The securities offered have not been, and will not be, registered under the United States Securities Act of 1933, as amended (the "U.S. Securities Act") or any U.S. state securities laws, and may not be offered or sold in the United States or to United States persons absent of registration, or the availability of any applicable exemption from the registration requirement, of the U.S. Securities Act and applicable U.S. state securities laws. This release shall not constitute an offer to sell, or a solicitation of an offer to buy, securities in the United States, nor shall there be any sale of these securities in any jurisdiction in which such offer, solicitation or sale would be unlawful.

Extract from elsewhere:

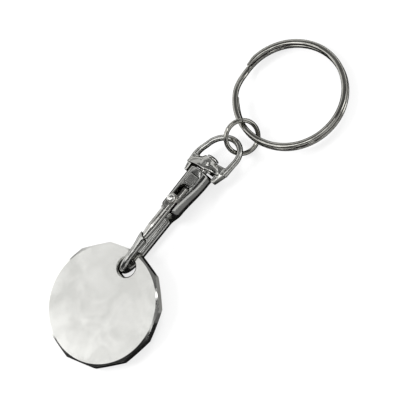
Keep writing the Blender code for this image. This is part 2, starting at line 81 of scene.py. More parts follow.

For further information, please contact:

Matthew Wood
President and Chief Executive Officer
E: mwood@steppegold.com

Cautionary Note Regarding Forward-Looking Statements Forward-Looking Statements:

The above contains forward-looking statements that are subject to a number of known and unknown risks, uncertainties and other factors that may cause actual results to differ materially from those anticipated in our forward-looking statements. Factors that could cause such differences include: changes in world commodity markets, equity markets, costs and supply of materials relevant to the mining industry, change in government and changes to regulations affecting the mining industry. Forward-looking statements in this release include statements regarding the completion of the Offering. Although we believe the expectations reflected in our forward-looking statements are reasonable, results may vary, and we cannot guarantee future results, levels of activity, performance or achievements.